Здесь находились целых три музея: Кустарный, Технический и Педагогический музей военно-учебных заведений. В залах Кустарного вот уже несколько дней как развернулась Выставка камнерезного мастерства и уральских ремесел. Все, чем богаты Уральские горы, шахты и рудники, было выставлено в виде каменных, чугунных и литейных изделий. Из уральских богатств не выставили только каторжан, арестантов и ссыльных. Да и то сказать, незачем смущать столичную публику звоном кандалов и тюремными песнями.
Выставка была смотринами того, что предстояло везти через два года в Париж, на Всемирную выставку 1900 года. Для широкой публики экспонаты не представляли большого интереса. Ну, разве вырезанные из камня шкатулки, подсвечники и прочие предметы домашнего обихода. Посетителей было мало, залы пустовали.
Около полудня в зал вошла дама, одетая в жакетку модного фасона и теплую, по погоде, шапочку. Лицо ее прикрывала густая вуаль. Она осматривалась, будто искала что-то нужное, когда наконец заметила Уральское общество обработки камней. В стилизованной под старинный терем экспозиции были выставлены каменный набалдашник для трости, искусно вырезанные головы гончих, мундштуки, чернильные приборы, тонкие гребешки, массивные пепельницы и прочие предметы, которые так приятно показывать гостям, никогда ими не пользуясь. Около терема скучал приказчик. Даме он поклонился с большим рвением и спросил, чем может служить.
Дама оглянулась, будто за ней слежка.
– Я ищу господина Зосимова, – тихо произнесла она.
– Прошу простить… мадам, – ответил приказчик наугад, не видя ее лица и угадывая замужнюю женщину по фигуре. – Что вам угодно?
– Передайте ему… – Тут она запнулась и, приблизившись на полшага, произнесла: «Ищущий найдет награду свою»…

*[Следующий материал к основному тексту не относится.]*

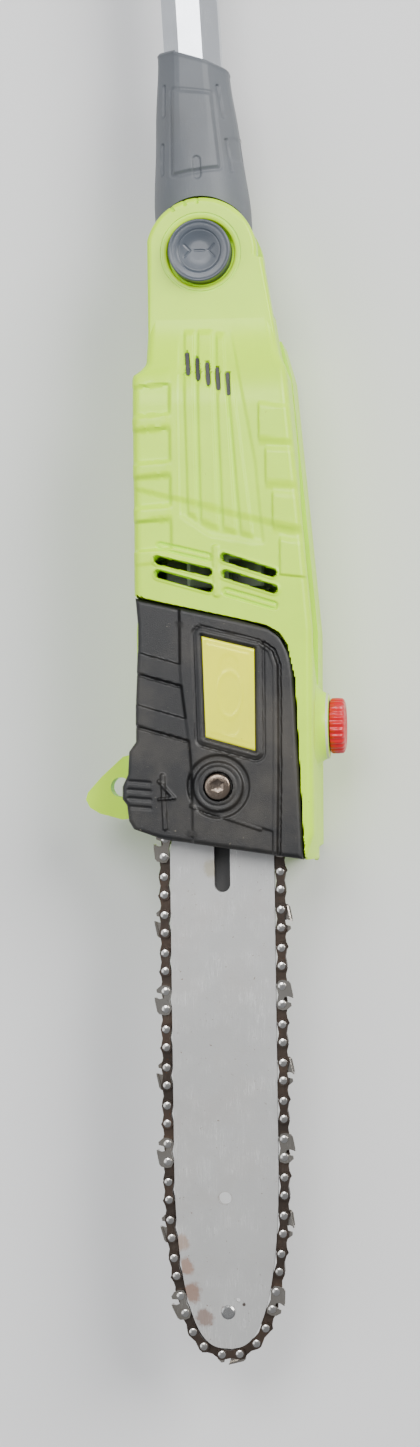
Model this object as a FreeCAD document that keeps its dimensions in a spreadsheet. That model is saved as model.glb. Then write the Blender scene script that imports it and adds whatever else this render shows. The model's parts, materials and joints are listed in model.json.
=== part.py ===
import FreeCAD, Part
import Sketcher
import math
import os
import re

# Telescoping pole saw, millimetres, lying on its side on the floor.
# Head frame: X = 0 on the bar's centre line, Y = 0 at the tilt pivot, the bar points to -Y, Z = 0 is the
# floor and the sprocket cover faces up.  Pole frame: the same, but X = 0 on the pole's own axis, which
# passes through the pivot and leans by pole_lean from the bar's direction.  At the end every node gets
# a Placement that puts the middle of the whole tool's footprint at X = Y = 0.

DIMS = {
    # shared heights and walls
    "axis_z": 42, "wall": 2.5, "gap": 0.3, "fit": 0.05, "shell_top": 82, "shelf_z": 58,
    # tilt knuckle
    "pivot_x": -6, "pole_lean": 2.8, "ear_radius": 28, "ear_top": 70, "ear_bottom": 14, "ear_cheek": 12.5,
    "tongue_radius": 23.5, "tongue_half": 14, "pin_radius": 4, "button_radius": 15.7, "button_top": 78,
    "well_gap": 1.3,
    # head housing outline
    "left_x": -40.6, "left_low_x": -42.4, "right_rear_x": 37, "right_mid_x": 43.6, "right_low_x": 48.4,
    "rear_y": -42, "shoulder_y": -60, "mid_y": -134, "low_y": -190, "front_y": -296, "nose_y": -304.5,
    "edge_round": 5, "boss_radius": 4.6, "screw_radius": 2, "screw_head": 3.4,
    # cutting bar and chain
    "bar_z": 60, "bar_thick": 4, "bar_half": 26.2, "bar_tail_y": -247, "bar_tip_y": -549, "bar_round_y": -492,
    "slot_half": 4, "slot_end_y": -320.7, "groove_half": 0.75, "groove_depth": 6.5,
    "chain_out": 3.1, "chain_thick": 5.4, "chain_wide": 6.4, "chain_pitch": 9.525,
    "sprocket_teeth": 6, "sprocket_y": -212,
    # motor
    "shaft_radius": 4, "bearing_radius": 11, "bearing_wide": 7, "rear_bearing_y": -54,
    "commutator_y": -76, "commutator_radius": 11, "commutator_long": 14,
    "stator_radius": 27.5, "stator_long": 42, "stator_y": -130, "armature_radius": 19.6, "air_gap": 0.5,
    "slots": 12, "fan_y": -167, "fan_radius": 30, "fan_wide": 15, "fan_blades": 9, "front_bearing_y": -180,
    # bevel drive: the pinion follows the motor shaft, the wheel sits on the spindle
    "pinion_teeth": 8, "wheel_teeth": 32, "wheel_pitch": 22, "tooth_face": 8, "tooth_high": 1.8,
    "spindle_radius": 5, "spindle_bearing": 13,
    # oil
    "tank_top": 44, "cap_y": -237.9, "cap_z": 45, "cap_radius": 14.1, "neck_x": 54, "cap_x": 62.2,
    "neck_radius": 15.2, "neck_bore": 9,
    # cover clamp
    "clamp_y": -267.6, "stud_radius": 4, "cover_bottom": 58.4, "cover_top": 83.5,
    # pole
    "tube_across": 28.6, "tube_wall": 1.6, "tube_gap": 0.45, "tube_start": 36, "inner_short": 49,
    "outer_start": 250, "outer_long": 890, 
    # collar
    "mouth_y": 104.5, "mouth_radius": 17.8, "collar_radius": 24.6, "collar_low_y": 16,
    # clamp on the outer tube
    "clamp_from": 232, "clamp_long": 62, "clamp_wall": 4.5, "lever_long": 58,
    # grip, eye and rear handle
    "foam_before": 420, "foam_long": 250, "foam_wall": 5.5, "eye_before": 100, "eye_wide": 16, "eye_radius": 9,
        "eye_thick": 8,
    "tube_in_handle": 110, "handle_long": 360, "handle_half": 25, "grip_wide": 36, "guard_wide": 17,
    "guard_x": -74, "foot_radius": 5.2, "trigger_in": 138, "trigger_long": 52,
}

# sizes that follow from the ones above
FOLLOWS = {
    "button_well": "button_radius + well_gap",
    "inner_long": "outer_start + outer_long - inner_short - tube_start",
    "handle_from": "outer_start + outer_long - tube_in_handle",
    "trigger_y": "handle_from + trigger_in",
    "eye_y": "handle_from - eye_before",
    "foam_from": "handle_from - foam_before",
}

doc = FreeCAD.newDocument("pole_saw")
sheet = doc.addObject("Spreadsheet::Sheet", "Dims")
CELLS = {**DIMS, **{alias: f"={formula}" for alias, formula in FOLLOWS.items()}}
for row, (alias, value) in enumerate(CELLS.items(), start=1):
    sheet.set(f"A{row}", alias)
    sheet.set(f"B{row}", str(value))
    sheet.setAlias(f"B{row}", alias)
doc.recompute()

ALIAS = re.compile(r"[a-z][a-z_0-9]*")
NODES = []


def words(formula):
    """A formula with the sheet's name put in front of every alias."""
    return ALIAS.sub(lambda hit: "Dims." + hit.group() if hit.group() in CELLS else hit.group(), str(formula))


def num(formula):
    """The formula's value now, worked out by name from the sheet's cells."""
    total = sheet.evalExpression(words(formula).replace("Dims.", ""))
    return float(getattr(total, "Value", total))


def bind(thing, path, formula):
    """Tie one property of a feature to a formula of the sheet's values."""
    thing.setExpression(path, words(formula))


def place(thing, at, turn=None):
    """Turn a feature and tie its position to three formulas."""
    if turn:
        thing.Placement = FreeCAD.Placement(FreeCAD.Vector(), turn)
    for axis, formula in zip("xyz", at):
        bind(thing, f"Placement.Base.{axis}", formula)
    return thing


TURN = {"X": FreeCAD.Rotation(FreeCAD.Vector(0, 1, 0), 90), "Y": FreeCAD.Rotation(FreeCAD.Vector(1, 0, 0), -90),
        "Z": None}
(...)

Приказчик повел рукой в глубину терема.
– Извольте пройти за ширму. Вас ждут.
Дама, немного робея, прошла мимо столов с каменными изделиями и отодвинула занавес черного шелка. Внутри было темно. Две толстых свечи неясно освещали столик, на котором что-то темнело.
– Кто вы и что вам нужно? – раздался глухой голос.
– Могу я видеть господина Зосимова? – спросила она, понимая, как глупо звучит вопрос в полной темноте с вуалью на глазах.